Bossert wrote back: “Thanks, Jared. With a promise like that, I can’t refuse. Also, if you ever need it, my personal email is” (redacted).
The email prankster said he was surprised Bossert responded given his expertise.
White House officials acknowledged the incidents and said they were taking the matter seriously. “We take all cyber related issues very seriously and are looking into these incidents further,” White House press secretary Sarah Huckabee Sanders told CNN.
Cyber experts consulted by CNN say the incidents are illustrative of how vulnerable Americans — even those in the highest reaches of power — remain to the potential threat of spear-phishing, the process through which officials are duped by hackers, and expose government computers and systems to various cyber threats.
No one in any of these situations clicked any links making them vulnerable, and the prankster appears motivated by mischief not anything more malignant, so the severity of these White House pranks should not be overstated. But spear-phishers often begin the process by falsely posing as a friend or associate before asking the victim to take further action.
“This shows how susceptible government officials are to spear-phishing in general,” Adam Malone, a former cyber specialist and special agent for the FBI, told CNN. “Spear-phishing is the most common technique used by hackers to gain access to their victims. This information shines a light on how easy it is for people to build trust with unverified individuals.”
Former Hillary Clinton campaign chair John Podesta infamously fell victim to such a trap, though the person who preyed on him had more nefarious intentions than mockery.
“I try and keep it on the humorous side of things,” the email prankster told CNN. “I’m not trying to get the keys to the vault or anything like that.”
One such exchange appears to have possibly played a role in the tensions between then- White House Communications Director Anthony Scaramucci, who resigned from his job earlier today, and since-fired White House Chief of Staff Reince Priebus.
Masquerading as Priebus, the prankster emailed Scaramucci’s official account using a mail.com account on Saturday, the day after Priebus’ resignation was announced.
“I had promised myself I would leave my hands mud free,” wrote the fake Priebus, “but after reading your tweet today which stated how; ‘soon we will learn who in the media has class, and who hasn’t’, has pushed me to this.
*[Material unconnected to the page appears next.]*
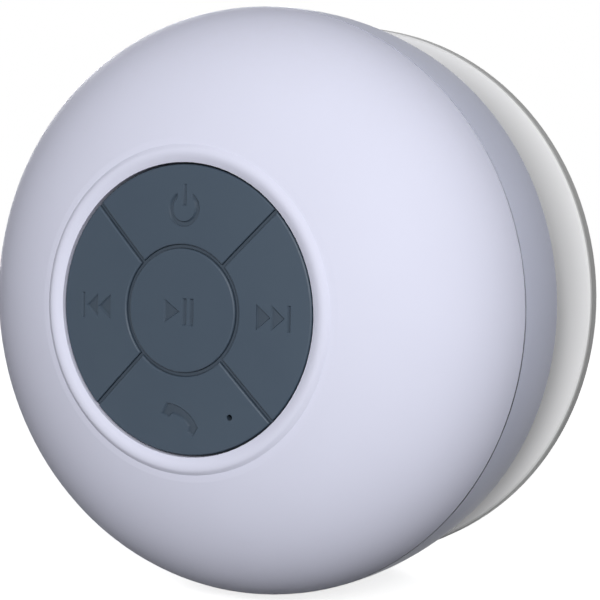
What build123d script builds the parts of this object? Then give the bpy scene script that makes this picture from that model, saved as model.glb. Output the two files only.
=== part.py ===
from build123d import *
import os
from math import acos, asin, cos, pi, radians, sin, tan

os.makedirs("parts", exist_ok=True)

# A round waterproof speaker on a suction cup. The wall is the plane y = 0, the cup's centre is the
# origin, +Z is up and the keypad faces -Y. A height is a distance from the wall, so y = -height.

# Body
body_radius = 43.0
shell_wall = 2.2
dome_base = 26.0
dome_rise = 25.0
dome_squareness = 2.55
parting_height = 31.0
parting_gap = 0.3
band_edge_draft = 0.65
band_edge_height = 17.9
band_edge_chamfer = 0.7
back_height = 16.4
back_flat_radius = 26.0
back_wall = 2.2
cover_extra_wall = 0.4
cover_corner = 0.8
cover_ramp_low = 2.6
cover_ramp_high = 0.6
spigot_inset = 3.1
spigot_wall = 1.8
spigot_rise = 3.2
spigot_clearance = 0.2
seal_section = 0.6
seal_groove_depth = 1.15
seal_squeeze = 0.05
seal_offset = 0.9

# Keypad
keypad_share = 0.4628
keypad_clearance = 0.28
ring_width = 2.47
ring_rise = 0.5
ring_flank = 0.6
ring_shoulder = 0.08
crease_depth = 0.05
crease_width = 1.0
play_key_radius = 8.5
groove_width = 0.5
key_setback = 0.15
key_crown = 0.75
key_thickness = 1.35
key_edge = 0.28
key_travel = 0.5
key_under_clearance = 0.3
key_circle_offset = 0.15
key_body_depth = 3.0
stem_radius = 1.5
stem_clearance = 0.6
web_thickness = 0.8
web_flange = 2.5
rib_clearance = 0.11
rib_depth = 0.36
rib_height = 4.0
symbol_line = 0.76
symbol_depth = 0.28
symbol_overrun = 0.15
symbol_taper = 40.0
symbol_drop = 0.15
power_circle_radius = 2.5
power_circle_drop = 0.45
power_gap_width = 2.1
power_gap_height = 2.4
power_bar_height = 3.1
power_bar_offset = 1.9
triangle_half_height = 1.75
triangle_reach = 2.15
triangle_step = 2.22
skip_bar_offset = 2.2
bar_half_height = 1.9
play_offset = 2.75
play_reach = 2.6
pause_offset = 0.55
pause_step = 1.12
phone_shift = 0.35
phone_half_length = 3.0
phone_bow_height = 0.85
phone_end_depth = 1.85
phone_cheek_length = 1.25
phone_cheek_depth = 1.65
phone_neck_length = 1.45
phone_neck_depth = 0.85
phone_inner_bow = 0.5
phone_angle = -31.0
frame_thickness = 1.0
frame_flange = 0.8
frame_standoff = 2.8
frame_pillar_radius = 1.5
frame_pillar_inset = 1.4
frame_hole_clearance = 0.3
mic_x = 7.8
mic_z = -14.0
mic_hole_radius = 0.42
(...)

That tweet was breathtakingly hypocritical, even for you. At no stage have you acted in a way that’s even remotely classy, yet you believe that’s the standard by which everyone should behave towards you? General Kelly will do a fine job. I’ll even admit he will do a better job than me. But the way in which that transition has come about has been diabolical. And hurtful. I don’t expect a reply.”
The very real Scaramucci responded: “You know what you did. We all do. Even today. But rest assured we were prepared. A Man would apologize.”
Fake Priebus wrote back: “I can’t believe you are questioning my ethics! The so called ‘Mooch’, who can’t even manage his first week in the White House without leaving upset in his wake. I have nothing to apologize for.”
Actual Scaramucci responded: “Read Shakespeare. Particularly Othello. You are right there. My family is fine by the way and will thrive. I know what you did. No more replies from me.”
In another exchange, Scaramucci was hoodwinked by the same prankster pretending to be Ambassador to Russia-designate Jon Huntsman Jr.
“Who’s (sic) head should roll first?” the bogus Huntsman asked from a Gmail account on Friday, before the Priebus termination had been announced. “Maybe I can help things along somewhat.”
“Both of them,” responded the real Scaramucci, in an apparent reference to both Priebus and White House Senior Adviser Steve Bannon, about whom Scaramucci has been quite critical.
After a few other nice messages of support from faux Huntsman, Scaramucci wrote, “Are you in Moscow now? If not please visit.”
Huntsman himself was also tricked, with the prankster pretending to be Eric Trump, the President’s son. “Thanks for the thoughtful note,” the ambassador-designate wrote to fake Eric Trump. “Russia will be a challenging but no doubt rewarding assignment.” The fake Eric Trump responded with this suggestion: “Maybe we could have Dad sat (sic) on a horse, top off, giving the full Putin! He’s in better shape than his suits suggest.”
Eric Trump, too, was similarly hoodwinked by the prankster emailing as his older brother, Donald Trump Jr., but he soon caught on and responded, “I have sent this to law enforcement who will handle from here.”
Neither Huntsman nor Trump would comment on the record.
The email prankster told CNN he never heard from anyone in law enforcement about his email to Eric Trump.
The email prankster tweets under the name @SINON_REBORN, where he posts his pranks, and describes himself as a “lazy anarchist.”
In June, he hoodwinked Lloyd Blankfein, CEO of Goldman Sachs and Michael Corbat of Citigroup, and he did the same to Barclays CEO Jes Staley in May. Staley, thinking he was being emailed by Barclays chairman John McFarlane, praised the man he thought was his colleague in effusive detail, saying among other things that he had “all the fearlessness of Clapton.” The prankster said Staley was the most surprising of the responses, because it was the first one and because “he responded in such gushing detail.”